Kassenärzte keine Amtsträger - BGH erklärt korrupte Vertragsärzte für nicht strafbar

Strafrecht und Justizvollzug
23.06.2012528 Mal gelesen
Kassenärzte, die von einem Pharma-Unternehmen Vorteile als Gegenleistung für die Verordnung von Arzneimitteln dieses Unternehmens entgegennehmen, machen sich nicht wegen Bestechlichkeit nach § 332 StGB strafbar. Auch eine Strafbarkeit wegen Bestechlichkeit im geschäftlichen Verkehr nach § 299 Abs. 1 StGB scheidet aus.

Nach langen Monaten der Unsicherheit sowohl der betroffenen Ärzte und sonstigen Beteiligten des Gesundheitswesens als auch der Staatsanwaltschaften veröffentlichte der Bundesgerichtshof am Freitag seine Entscheidung und sorgte somit für Rechtssicherheit: Ärzte können nicht wegen Bestechlichkeit strafbar sein (BGH, Beschl. v. 29.03.2012, Az. GSSt 2/11). Der BGH kommt nach Prüfung der aktuellen Gesetzeslage zu dem Ergebnis, dass niedergelassene Vertragsärzte weder als Amtsträger zu betrachten sind noch als Beauftragte der Krankenkassen handeln, wenn sie ihren Patienten Medikamente verschreiben. Die gesetzlichen Krankenkassen seien zwar Stellen öffentlicher Verwaltung im Sinne der gesetzlichen Amtsträgerdefinition. Der freiberuflich tätige Kassenarzt aber sei weder Angestellter noch Funktionsträger einer öffentlichen Behörde.

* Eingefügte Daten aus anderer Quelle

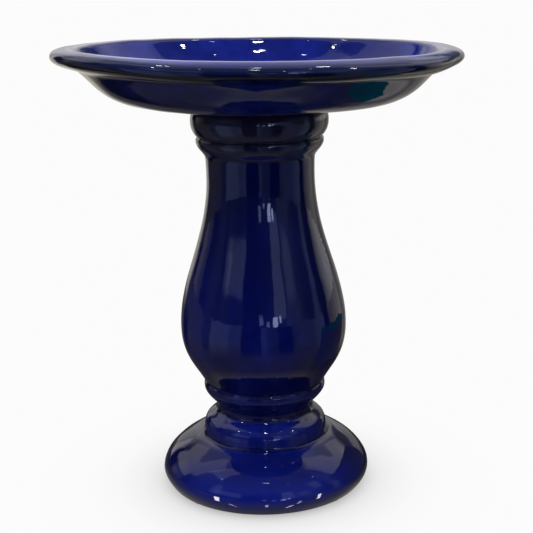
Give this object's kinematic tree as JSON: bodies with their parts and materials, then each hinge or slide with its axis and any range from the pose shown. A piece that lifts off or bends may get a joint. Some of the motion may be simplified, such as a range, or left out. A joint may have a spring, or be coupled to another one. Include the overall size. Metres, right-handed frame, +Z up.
{
  "type": "bird bath",
  "caption": "Glazed stoneware bird bath: shallow round basin with a rolled rim, resting loose on a hollow baluster pedestal with collar beads and a spreading foot.",
  "frame": {"origin": "on the ground, under the middle of the foot", "axes": "+Z up, along the axis of revolution of pedestal and basin; +X to the right and +Y away from a viewer at the front"},
  "size_m": [0.4646, 0.4646, 0.524],
  "materials": {
    "pedestal_glaze": "glossy cobalt glaze, darker where it pools in the grooves, unglazed tan stoneware on the foot ring and inside",
    "bowl_glaze": "glossy cobalt glaze inside and out, unglazed tan stoneware on the seat and spigot ring",
    "seat_rubber": "matte black sheet rubber",
    "pad_rubber": "translucent grey self-adhesive rubber"
  },
  "bodies": {
    "base": {"pedestal": "pedestal_glaze", "foot_pad_1": "pad_rubber", "foot_pad_2": "pad_rubber", "foot_pad_3": "pad_rubber", "foot_pad_4": "pad_rubber"},
    "seat": {"seat_ring": "seat_rubber"},
    "basin": {"bowl": "bowl_glaze"}
  },
  "joints": [
    {"name": "bowl_turn", "type": "hinge", "parent": "base", "child": "seat", "pos_m": [0, 0, 0.4544], "axis": [0, 0, 1], "continuous": true},
    {"name": "bowl_lift", "type": "slide", "parent": "seat", "child": "basin", "axis": [0, 0, 1], "range_m": [0, 0.16]}
  ]
}
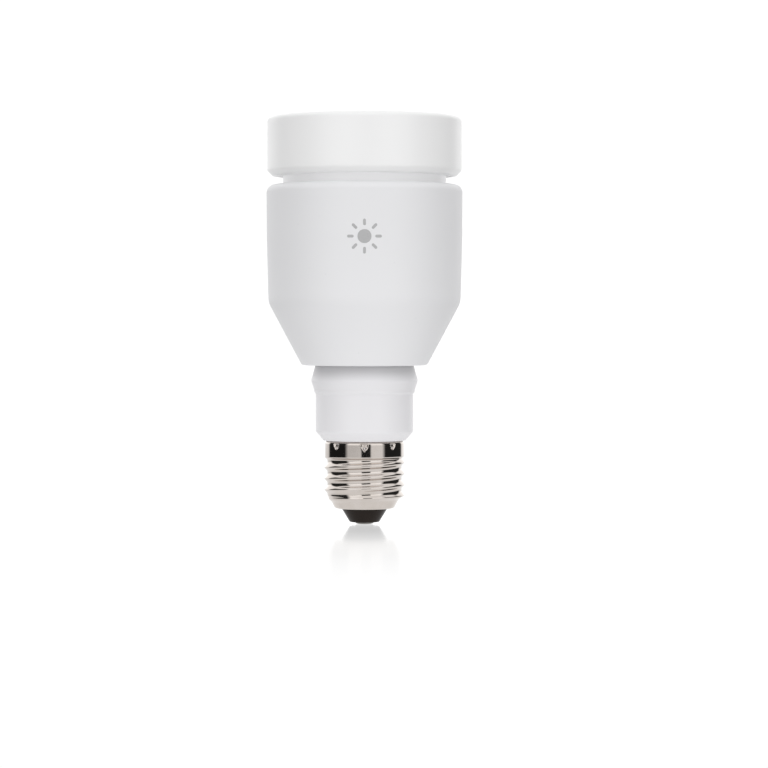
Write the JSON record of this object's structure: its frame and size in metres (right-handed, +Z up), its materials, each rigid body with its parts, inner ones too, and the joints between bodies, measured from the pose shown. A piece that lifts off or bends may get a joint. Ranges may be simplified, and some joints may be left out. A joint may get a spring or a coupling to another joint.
{
  "type": "smart light bulb",
  "caption": "Screw-in light bulb with a ribbed metal screw cap, a flared neck, a tapering drum body, a groove and a shallow frosted cap that spreads the light.",
  "frame": {"origin": "middle of the centre contact's flat tip, the lowest point of the screw cap", "axes": "+Z up the lamp's axis from the screw cap to the diffuser; -Y is the side that carries the mark; +X to the right of it"},
  "size_m": [0.064, 0.064, 0.1343],
  "materials": {
    "diffuser_opal": "satin",
    "ring_plastic": "satin",
    "body_plastic": "satin",
    "collar_plastic": "satin",
    "cap_nickel": "polished",
    "cap_glass": "gloss",
    "contact_tin": "satin",
    "spreader_aluminium": "satin",
    "pad_silicone": "matte",
    "seal_silicone": "matte",
    "led_board_mask": "satin",
    "led_phosphor": "satin",
    "led_clear": "gloss",
    "connector_nylon": "satin",
    "screw_zinc": "satin",
    "green_board": "satin",
    "shield_tinplate": "satin",
    "black_moulding": "matte",
    "sleeve_plastic": "matte",
    "capacitor_can": "satin",
    "film_box": "matte",
    "ferrite": "matte",
    "winding_tape": "satin",
    "winding_copper": "satin",
    "varistor_lacquer": "satin",
    "resistor_lacquer": "satin",
    "wire_red": "satin",
    "wire_black": "satin",
    "wire_white": "satin"
  },
  "bodies": {
    "root": {"centre_contact": "contact_tin", "cap_insulator": "cap_glass", "screw_shell": "cap_nickel", "neck_collar": "collar_plastic", "body_shell": "body_plastic", "heat_spreader": "spreader_aluminium", "thermal_pad": "pad_silicone", "led_board": "led_board_mask", "board_screw_1": "screw_zinc", "board_screw_2": "screw_zinc", "board_screw_3": "screw_zinc", "white_led_1": "led_phosphor", "white_led_2": "led_phosphor", "white_led_3": "led_phosphor", "white_led_4": "led_phosphor", "white_led_5": "led_phosphor", "white_led_6": "led_phosphor", "white_led_7": "led_phosphor", "white_led_8": "led_phosphor", "white_led_9": "led_phosphor", "white_led_10": "led_phosphor", "white_led_11": "led_phosphor", "white_led_12": "led_phosphor", "colour_led_1": "led_clear", "colour_led_2": "led_clear", "colour_led_3": "led_clear", "colour_led_4": "led_clear", "led_connector": "connector_nylon", "radio_board": "green_board", "radio_shield": "shield_tinplate", "radio_header": "black_moulding", "diffuser_ring": "ring_plastic", "diffuser_seal": "seal_silicone", "diffuser": "diffuser_opal", "driver_sleeve": "sleeve_plastic", "sleeve_lid": "sleeve_plastic", "driver_board": "green_board", "bulk_capacitor": "capacitor_can", "output_capacitor": "capacitor_can", "film_capacitor": "film_box", "transformer_core": "ferrite", "transformer_winding": "winding_tape", "output_inductor": "winding_copper", "varistor": "varistor_lacquer", "fusible_resistor": "resistor_lacquer", "bridge_rectifier": "black_moulding", "power_transistor": "black_moulding", "driver_chip": "black_moulding", "live_wire": "wire_red", "neutral_wire": "wire_black", "led_lead_positive": "wire_red", "led_lead_negative": "wire_white"}
  },
  "joints": []
}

Vielmehr werde er durch den Versicherten ausgewählt. Die Verordnung eines Arzneimittels vollziehe sich im Rahmen der ärztlichen Behandlung dieses Patienten, einem personal geprägten Vertrauensverhältnis zwischen dem Patienten und seinem Arzt. Die Einbindung des Kassenarztes in das System öffentlich gelenkter Daseinsfürsorge verleihe der ärztlichen Tätigkeit nicht den Charakter hoheitlich gesteuerter Verwaltungsausübung, so dass er kein Amtsträger sein könne.

Der Bundesgerichtshof wies zudem darauf hin, dass er nur zu entscheiden hatte, ob korruptives Verhalten von Kassenärzten und Mitarbeitern von Pharmaunternehmen nach dem geltenden Strafrecht strafbar ist. Darüber zu befinden, ob die Korruption im Gesundheitswesen strafwürdig ist und durch Schaffung entsprechender Straftatbestände eine effektive strafrechtliche Ahndung ermöglicht werden soll, sei Aufgabe des Gesetzgebers.